香月さんを含めて、従業員はわずか3人という小さなワイナリーで、使うぶどうも今のところ全てが自家栽培ですから、従業員だけではとても手が回りません。
香月ワインズには、宮崎でナチュールワインづくりに取り組むという、ある意味無謀とも思えるチャレンジに共感し、なんとか成功して欲しいと願うサポーターが50~60人も存在し、植え付け、除虫、収穫など、人手が必要な際には、ぶどう畑に駆けつけて無償で作業を手伝っています。
去る2月17日(日)には、サポーターや販売店の皆さんの協力に感謝し、セカンドビンテージを味わう試飲会が開催され、60名を超える人々が、それぞれワインに合う食べ物を持ち寄ってワイナリーに集まりました。

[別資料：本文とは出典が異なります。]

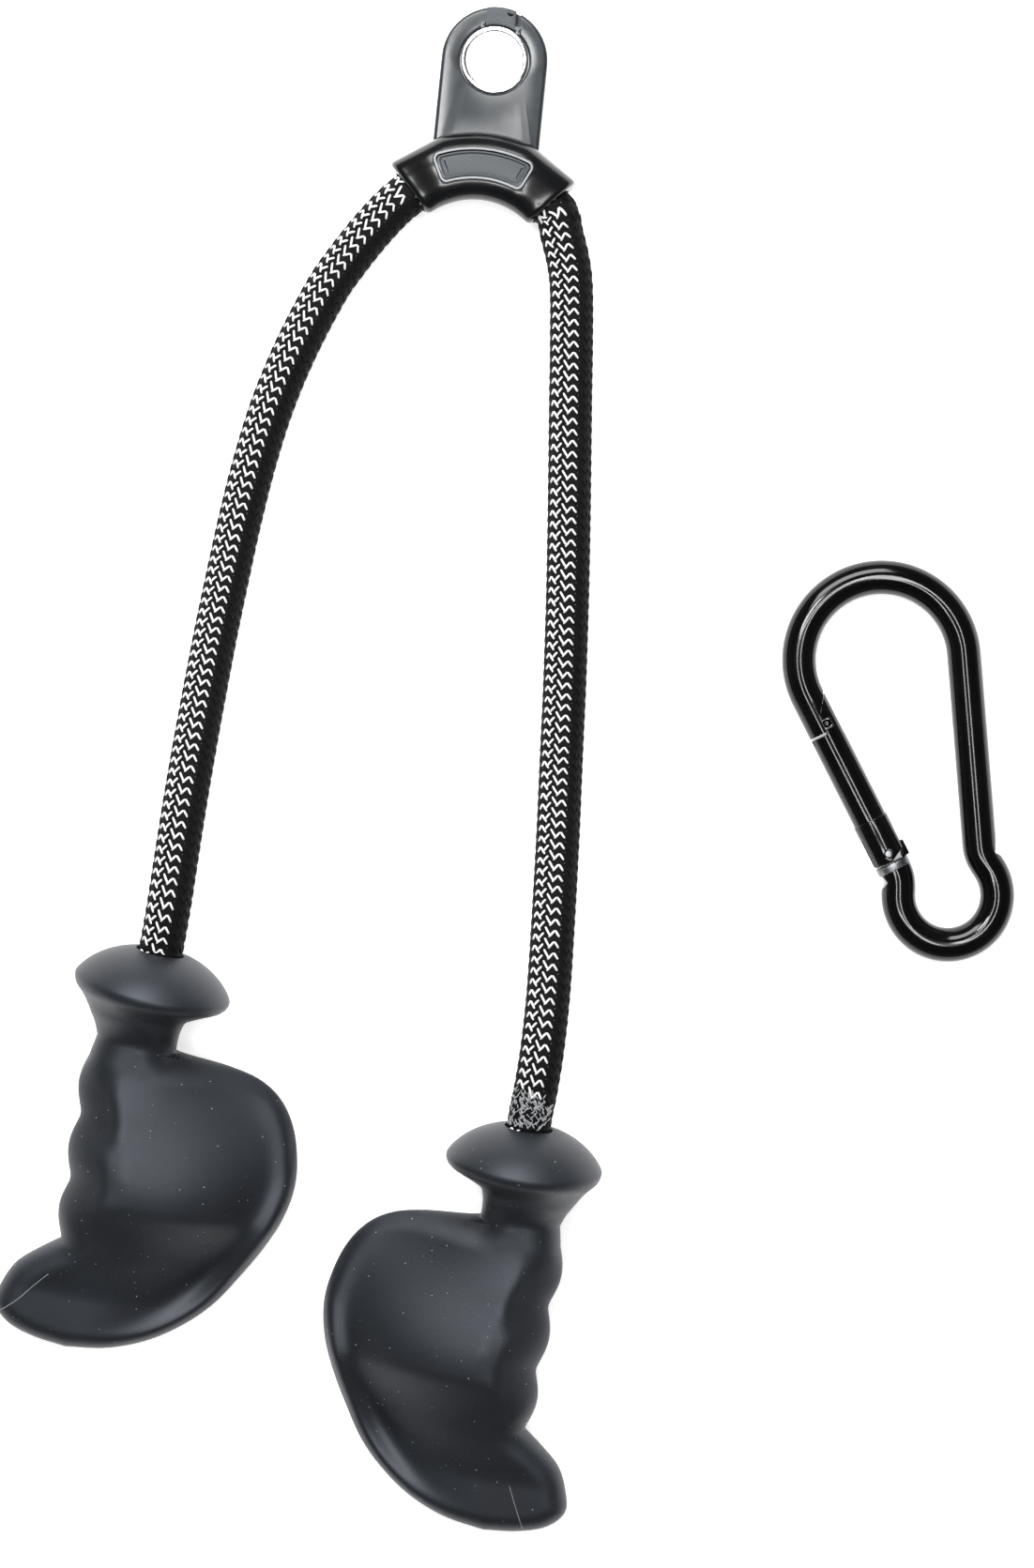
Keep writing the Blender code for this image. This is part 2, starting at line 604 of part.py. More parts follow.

今年は、昨年の倍以上の出荷を行うことができ、1本の価格も7,000円(税別)と、ファーストビンテージに比べて少し買いやすくなりました。
このうちの一部は、ボトルにQRコードを貼って、ブロックチェーンの仕組みを使って生産履歴を表示できるようにした上で、ワインの本場フランスにも輸出されることになるなど、新しい取り組みも始まっています。
また、もう少しすると、宮崎限定販売のオレンジワイン260本もリリースされます。
香月さんは、
「たくさんのサポーターに支えられているので、もう少し安く、せめて5,000円で買えるようにしたい。」
と話されていました。
そのために、ワイナリーの横に新しく畑を買い、新しいぶどうの苗を植え付けて生産規模を倍にしようとしています。
植え付けからぶどうが収穫できるようになるまでには、最低3年ほどかかるとのことですが、それまでなんとか頑張りたいと香月さん。
今年のBlanc(白)もRouge(赤)も、フレッシュで優しい味わいでした。
特にBlanc(白)は、オレンジがかった色合いにトロピカルなニュアンスも感じられて、その場で1本お買い上げしたほど。
2月21日(木)から一般販売となり、宮崎を中心に東京などでも一部の酒販店やレストランで提供が開始されます。
世界でもあまり例の無い、完全ナチュールの野生酵母ワイン、見かけたら是非味わってみてください。